After a court reduced the amount a jury said Hewlett-Packard should pay Cornell University in a patent dispute, HP filed an appeal, apparently hoping for a further reduction or a reversal of the infringement decision.

On March 30, the U.S. District Court for the Northern District of New York reduced the amount a jury said HP should pay Cornell University and the Cornell Research Foundation from US$184 million to $53 million.

HP filed an appeal of the lowered judgment on Friday.

The dispute centers on a patent issued for technology created by a Cornell professor, Hwa Torng, in 1983. Cornell initially filed its complaint in 2001 and sought $575 million from HP. Last June, a jury found that HP infringed the patent and should pay $184 million in damages for doing so.

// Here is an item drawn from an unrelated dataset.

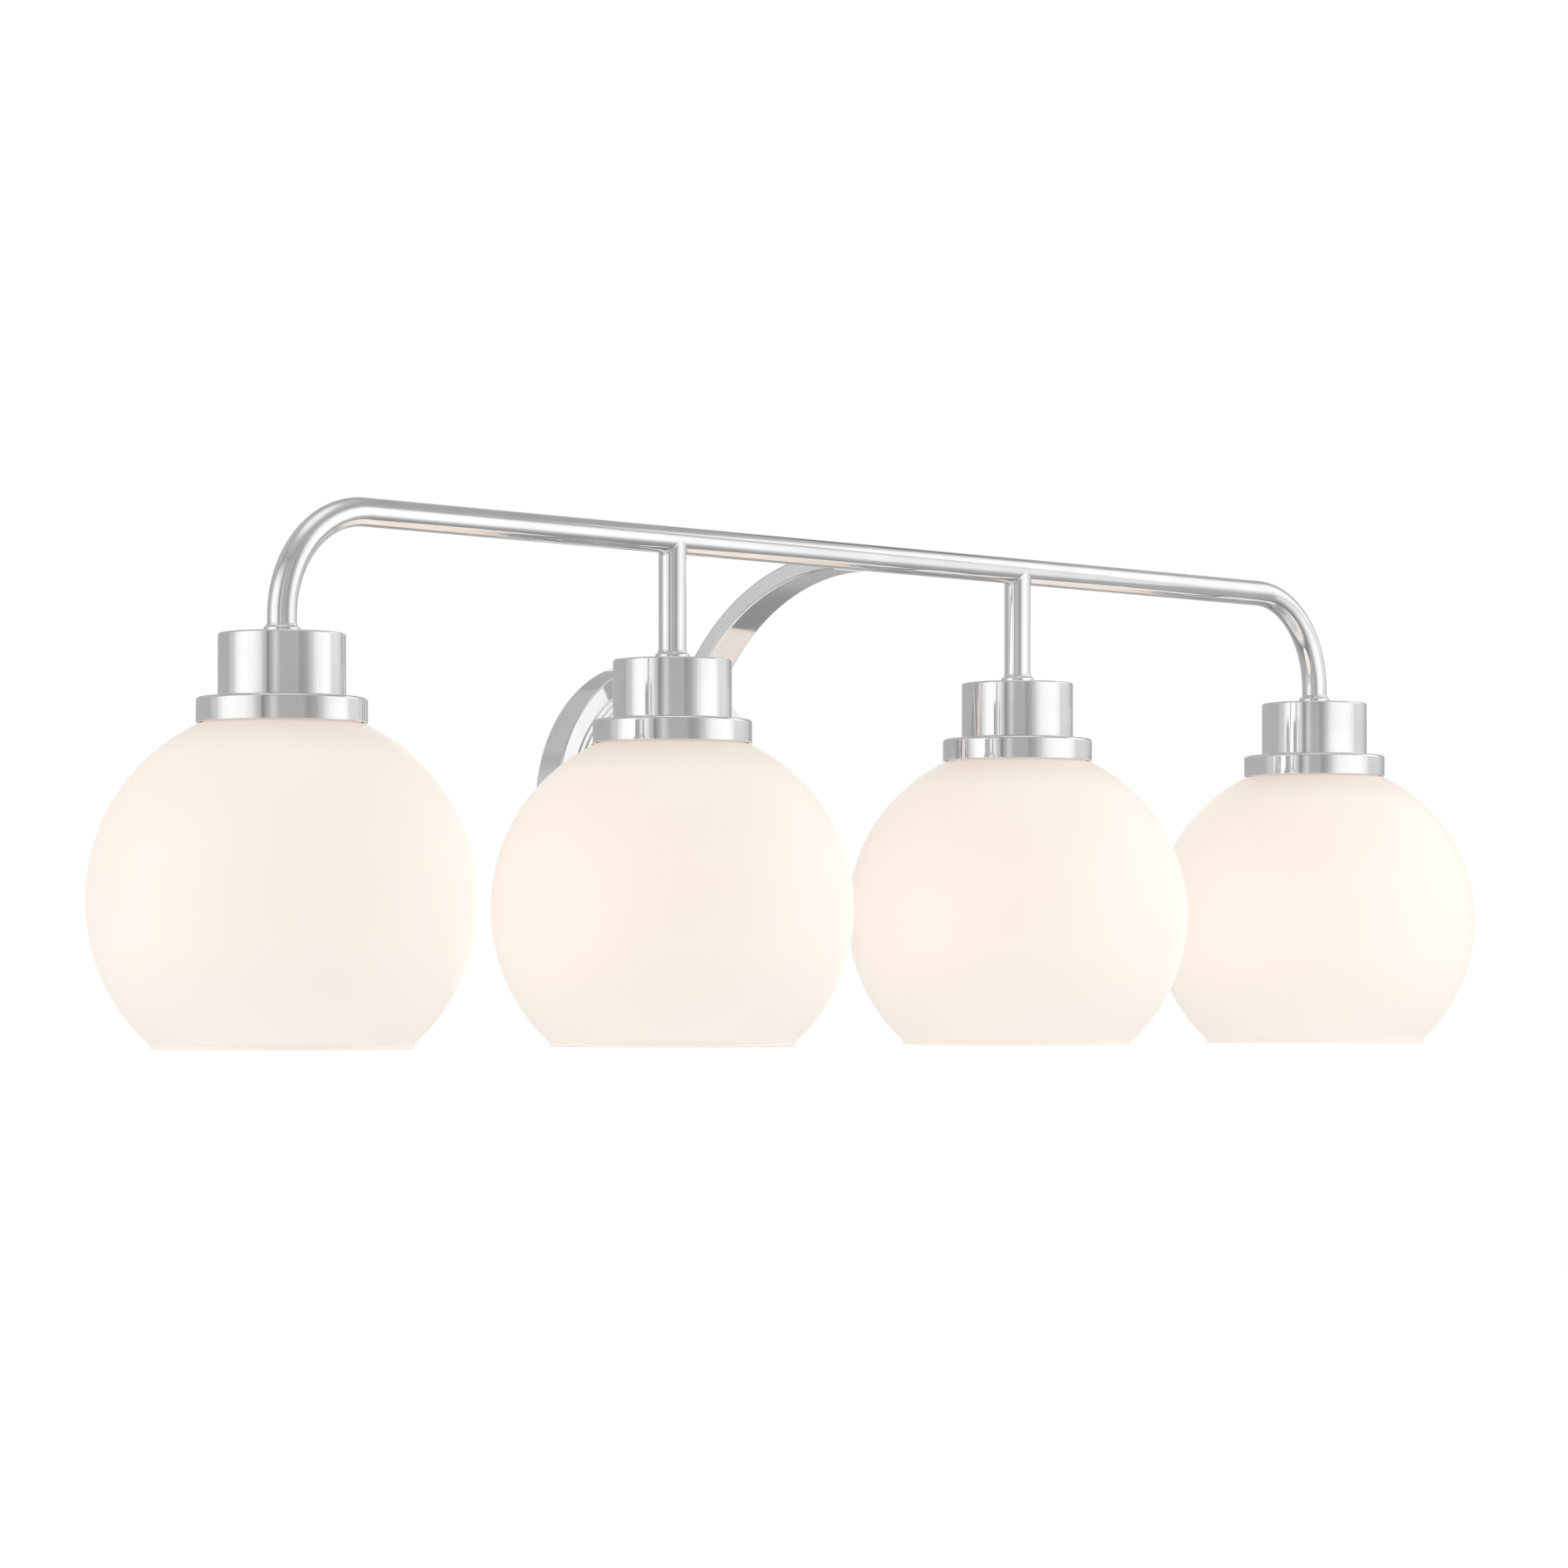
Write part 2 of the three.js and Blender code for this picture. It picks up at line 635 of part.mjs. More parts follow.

The technology behind the patent enables processors to handle multiple instructions at the same time and reduce data dependency between instruction sets. Processors originally handled instructions one at a time and each instruction set was dependent on the next, but Torng's invention cut that bottleneck, which helped speed up computers.

Cornell alleges that HP infringes that patent in its PA-8000 family of microprocessors as well as servers and workstations that use those processors. Since the patent expired on February 21, 2006, the dispute does not affect future sales of HP products, HP said.

Cornell did not immediately offer comment on this latest appeal in the case.